Es justo entonces abrir el corazón de entrada y contar que estas líneas se escriben cuando todavía están frescas las imágenes de una derrota. Que las manos están más pesadas para llegar al teclado y el entusiasmo por lo que logramos construir desde aquel 12 de octubre de 1904 no es el mismo de otros días en los que la pelota entró en el arco correcto y no hubo árbitros que nos perjudicaran.
Aunque también sabemos que la decepción por esta caída pasará y, cuando llegue el próximo partido, estaremos atentos a lo que pase ahí. Como si no hubiera un pasado.

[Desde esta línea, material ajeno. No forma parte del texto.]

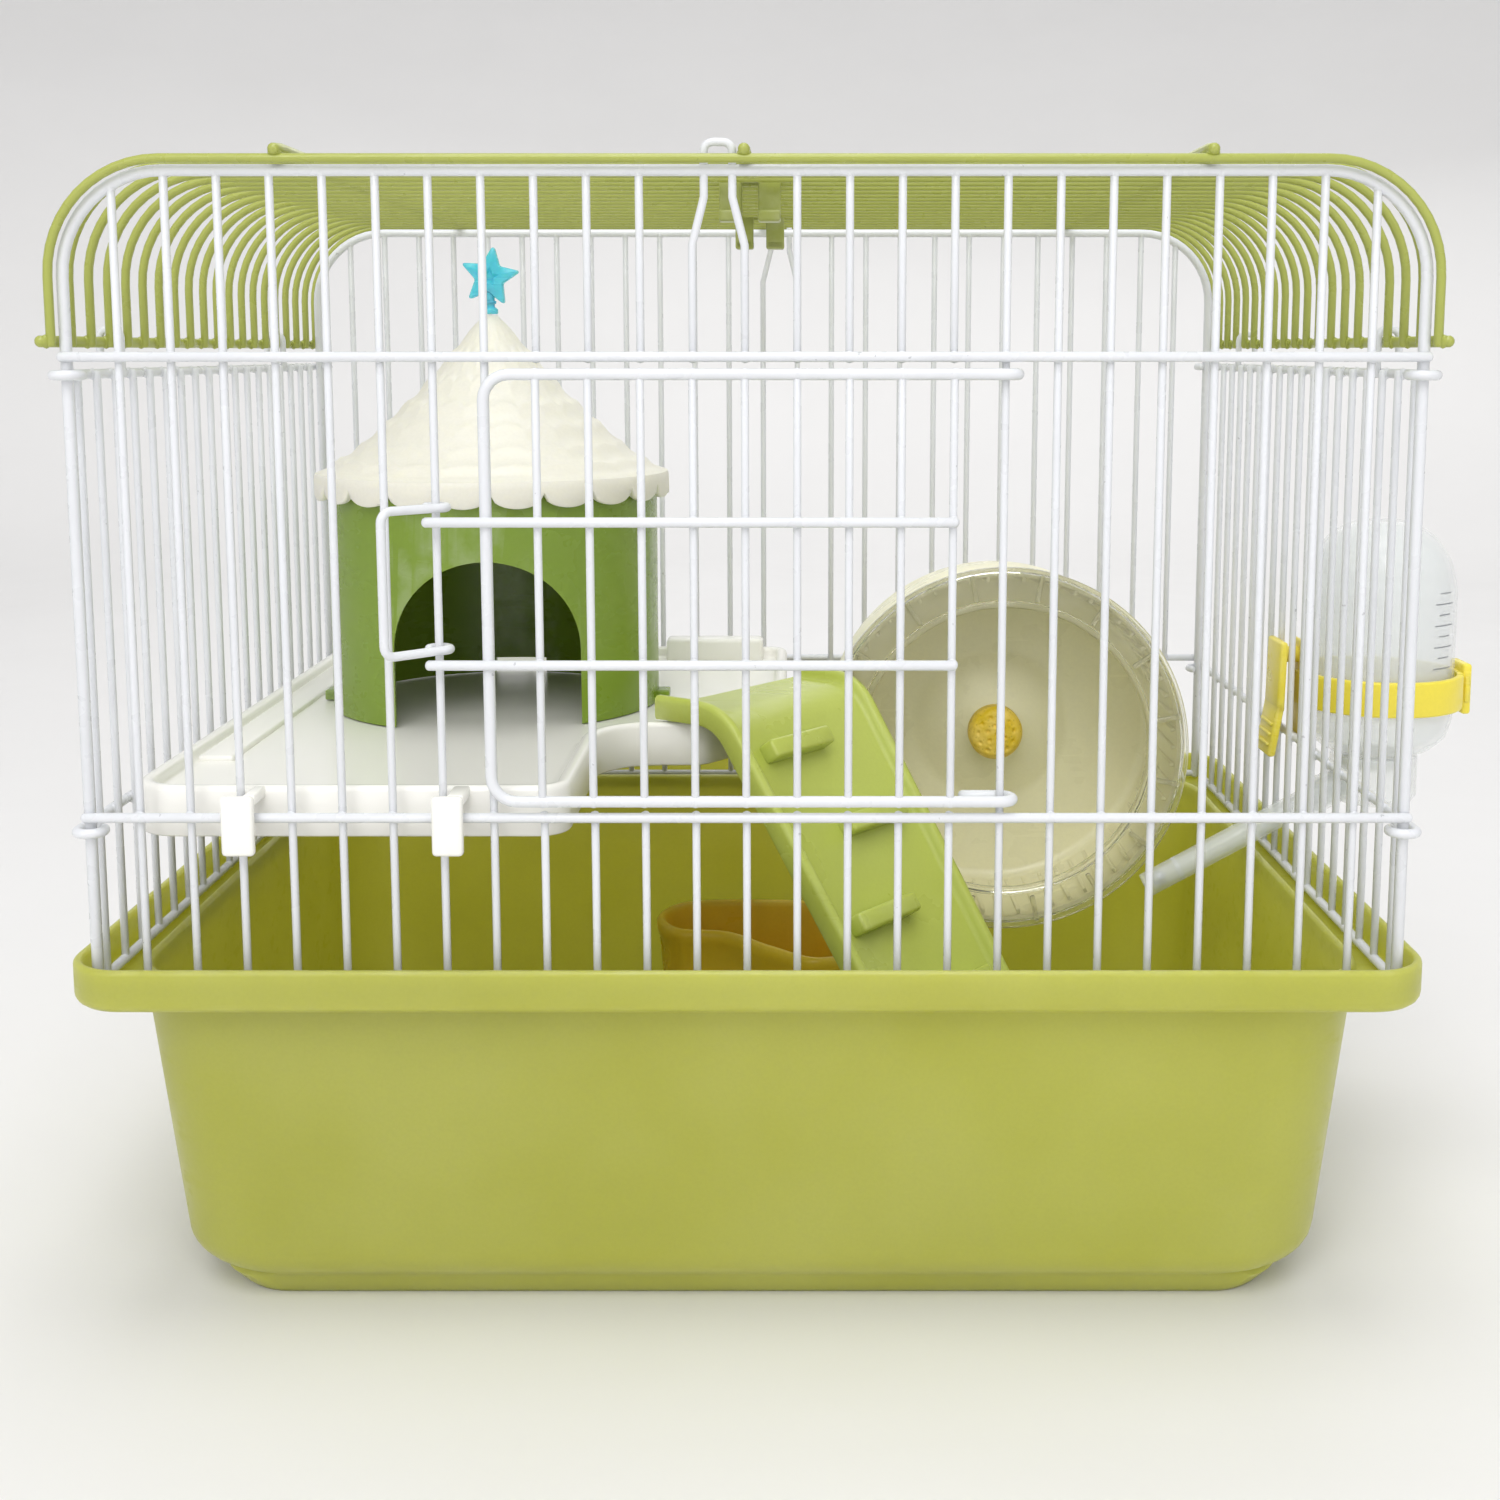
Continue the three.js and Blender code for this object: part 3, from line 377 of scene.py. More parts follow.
    def cut(self, tool: Workpiece) -> None:
        """Cut another shape out of this one.

        Args:
            tool: The shape to cut away. It is used up.
        """
        body = self._held("cut_body")
        cutter = tool._held("cut_tool")
        modifier = body.modifiers.new("cut", "BOOLEAN")
        modifier.operation = "DIFFERENCE"
        modifier.solver = "EXACT"
        modifier.object = cutter
        graph = bpy.context.evaluated_depsgraph_get()
        result = bpy.data.meshes.new_from_object(body.evaluated_get(graph))
        self.bm = bmesh.new()
        self.bm.from_mesh(result)
        for item in (body, cutter):
            mesh = item.data
            bpy.data.objects.remove(item)
            bpy.data.meshes.remove(mesh)
        bpy.data.meshes.remove(result)

    def _held(self, name: str) -> bpy.types.Object:
        """Put the mesh in a linked object so that a modifier can use it."""
        bmesh.ops.recalc_face_normals(self.bm, faces=self.bm.faces)
        mesh = bpy.data.meshes.new(name)
        self.bm.to_mesh(mesh)
        self.bm.free()
        item = bpy.data.objects.new(name, mesh)
        bpy.context.scene.collection.objects.link(item)
        bpy.context.view_layer.update()
        return item

    def piece(
        self,
        name: str,
        finish: Finish,
        body: str,
        nodes: Sequence[str],
        slot: str,
        bevel: float = 0.0,
        smooth: float = 40.0,
    ) -> bpy.types.Object:
        """Write the mesh out as a finished piece of the object.

        Args:
            name: The piece's name.
            finish: Its surface.
            body: The CAD body it rides on.
            nodes: The CAD nodes it stands for.
            slot: Meant as a material slot name; not used.
            bevel: Radius that a modifier gives to sharp edges, or 0 for none.
            smooth: Edges sharper than this many degrees stay sharp.

        Returns:
            The new object.
        """
        bmesh.ops.recalc_face_normals(self.bm, faces=self.bm.faces)
        bmesh.ops.scale(self.bm, vec=(MM, MM, MM), verts=self.bm.verts)
        mesh = bpy.data.meshes.new(name)
        self.bm.to_mesh(mesh)
        self.bm.free()
        mesh.shade_smooth()
        mesh.set_sharp_from_angle(angle=math.radians(smooth))
        item = bpy.data.objects.new(name, mesh)
        bpy.context.scene.collection.objects.link(item)
        mesh.materials.append(finish.material())
        if bevel > 0:
            modifier = item.modifiers.new("soft_edges", "BEVEL")
            modifier.width = bevel * MM
            modifier.segments = 3
            modifier.limit_method = "ANGLE"
            modifier.angle_limit = math.radians(50)
            modifier.harden_normals = False
        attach(item, body)
        if nodes:
            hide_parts(*nodes)
        LOG.info("%s: %d faces, rides on %s", name, len(mesh.polygons), body)
        return item


# ---- Finishes


class NodeDesk:
    """Lays out the nodes of one material."""

    def __init__(self, name: str) -> None:
        """Start a material with its shader and the object's own coordinates.

        Args:
            name: The material's name.
        """
        self.material = bpy.data.materials.new(name)
        self.material.use_nodes = True
        self.tree = self.material.node_tree
        self.shader = self.tree.nodes["Principled BSDF"]
        self.place = self.add("ShaderNodeTexCoord").outputs["Object"]

    def add(self, kind: str, **settings: object) -> bpy.types.Node:
        """Add a node.

        Args:
            kind: The node's type.
            settings: Properties to set on it.

        Returns:
            The node.
        """
        node = self.tree.nodes.new(kind)
        for key, value in settings.items():
            setattr(node, key, value)
        return node

    def feed(self, target: Socket, source: object) -> None:
        """Link a socket to another, or give it a fixed value."""
        if isinstance(source, Socket):
            self.tree.links.new(source, target)
        else:
            target.default_value = source

    def noise(self, scale: float, detail: float = 3.0, stretch: Sequence[float] | None = None) -> Socket:
        """Give a noise pattern.

        Args:
            scale: Features per metre.
            detail: Octaves.
            stretch: Scale along each axis, or None for an even pattern.

        Returns:
            The value socket, about 0.3 to 0.7.
        """
        node = self.add("ShaderNodeTexNoise")
        node.inputs["Scale"].default_value = scale
        node.inputs["Detail"].default_value = detail
        source = self.place
        if stretch is not None:
            mapping = self.add("ShaderNodeMapping")
            mapping.inputs["Scale"].default_value = stretch
            self.feed(mapping.inputs["Vector"], self.place)
            source = mapping.outputs["Vector"]
        self.feed(node.inputs["Vector"], source)
        return node.outputs["Fac"]

    def cells(self, scale: float) -> Socket:
        """Give the distance to the middle of the nearest of many scattered cells."""
        node = self.add("ShaderNodeTexVoronoi")
        node.inputs["Scale"].default_value = scale
        self.feed(node.inputs["Vector"], self.place)
        return node.outputs["Distance"]

    def span(self, value: Socket, low: float, high: float, start: float, end: float) -> Socket:
        """Map a range of values onto another.

        Args:
            value: The socket to map.
            low: Its value that gives start.
            high: Its value that gives end.
            start: Lowest result.
            end: Highest result.

        Returns:
            The mapped socket.
        """
        node = self.add("ShaderNodeMapRange")
        for key, number in (("From Min", low), ("From Max", high), ("To Min", start), ("To Max", end)):
            node.inputs[key].default_value = number
        self.feed(node.inputs["Value"], value)
        return node.outputs["Result"]

    def mix(self, share: Socket, first: object, second: object) -> Socket:
        """Mix two colours.

        Args:
            share: How much of the second.
            first: A colour or a colour socket.
            second: A colour or a colour socket.

        Returns:
            The mixed colour socket.
        """
        node = self.add("ShaderNodeMix", data_type="RGBA")
        self.feed(node.inputs["Factor"], share)
        for socket, colour in ((node.inputs[6], first), (node.inputs[7], second)):
            self.feed(socket, colour if isinstance(colour, Socket) else (*colour, 1.0))
        return node.outputs[2]

    def sums(self, operation: str, first: object, second: object) -> Socket:
        """Combine two values with a maths node."""
        node = self.add("ShaderNodeMath", operation=operation)
        self.feed(node.inputs[0], first)
        self.feed(node.inputs[1], second)
        return node.outputs[0]

    def relief(self, *layers: tuple[Socket, float]) -> None:
        """Put layers of bump on the shader.

        Args:
            layers: Height sockets, each with its depth in millimetres.
        """
        previous = None
        for height, depth in layers:
            bump = self.add("ShaderNodeBump")
            bump.inputs["Strength"].default_value = 1.0
            bump.inputs["Distance"].default_value = depth * MM
            self.feed(bump.inputs["Height"], height)
            if previous is not None:
                self.feed(bump.inputs["Normal"], previous)
            previous = bump.outputs["Normal"]
        self.feed(self.shader.inputs["Normal"], previous)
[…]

Y que al mismo tiempo, aunque parezca contradictorio, llevaremos a cuestas ese día todo lo que nos precede.
Muchas veces leemos la historia como un camino lineal hacia hoy. Pero vale pensar en cuántos momentos grises habrán tenido Elías Sanz, Emilio Bolinches, Fabián Orradre y los otros muchachos que un día de comienzos del siglo XX se juntaron en una plaza del Sur de Buenos Aires y decidieron fundar un club que se llamaría Atlanta. Cuántas veces se habrán preguntado para qué el sacrificio, como nosotros nos preguntamos a veces para qué comprometemos parte de lo más valioso que tenemos en nombre de una pasión.

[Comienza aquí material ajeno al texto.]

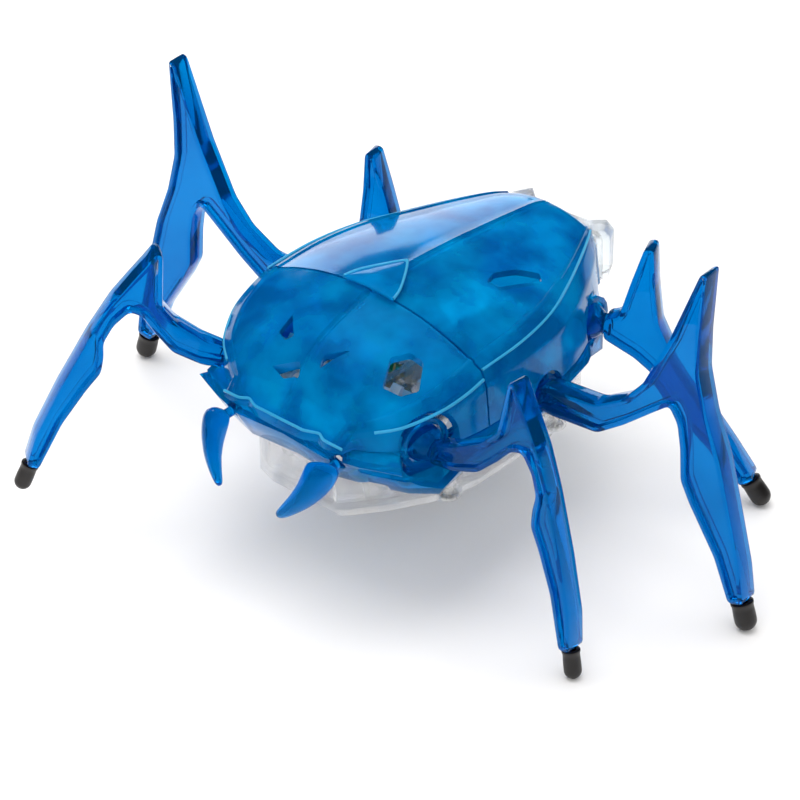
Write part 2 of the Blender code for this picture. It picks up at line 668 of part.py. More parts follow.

No nos engañemos: tanto aquellos fundadores como nosotros decidimos conservar en estos 117 años esa parte bohemia de nuestra existencia porque Atlanta sigue llenando de colores nuestras vidas hasta en los momentos más difíciles. Porque aun después de la bronca, de las injusticias, de ver que habrá que esperar un poco más por ese sueño de Primera, siempre se nos alborotarán los corazones cuando pensemos en ver entrar al equipo al Gran León, con esa camiseta azul y amarilla que nos conquistó el alma. Cuando sintamos los ruidos, los cantos. Y cuando contemplemos a los pibes que van por Villa Crespo con nuestros colores, como para contarnos al mismo tiempo que nuestro sueño bohemio seguirá por mucho tiempo. Aun cuando ya no estemos de este lado.